6. In your opinion, what are one or two things that would make an impact in alleviating the hiring challenges currently associated with the M&R job market?
First is the planning of work with precision maintenance techniques included. If I know that we are going to do a job multiple times this year, then taking the time to plan that job effectively, taking the time to break it down into both a checklist and a step description for each of those elements is key. If I'm new here, I can learn from the job plan. If I'm an experienced individual, I can grab the little morsels from the checklist that I need in order to do it correctly.
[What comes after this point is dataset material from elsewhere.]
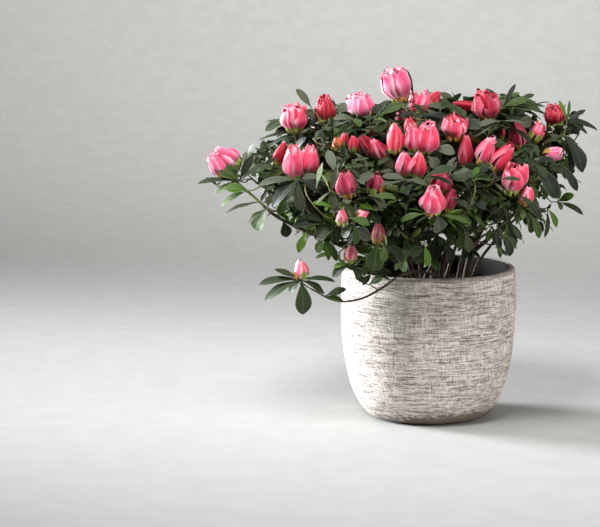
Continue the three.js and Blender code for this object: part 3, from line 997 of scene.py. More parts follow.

My second point on this question is AI with human interaction. My experience is that AI produces a job plan that is somewhere between 30 and 60% accurate, and it's easier to edit a job plan than it is to create it from scratch. If AI helps me edit or create job plans, and I edit them, and instead of only 2-5% of the organizations planning, I can get 50% of the organizations out there beginning to plan, then that's going to allow them to be more efficient, and more effective. Also they're going to have less reoccurring downtime and reoccurring failures, therefore needing less people to do the same work, which helps them with their hiring issues.
Also, if I train somebody and they leave, I lose everything. If I train somebody and I build a really good procedure or job plan at the same time to do that work, even if I lose them, I don't lose the procedure. It's there in the CMMS, it's in the job plan library, it can continue to be used over and over providing value even after the people are gone.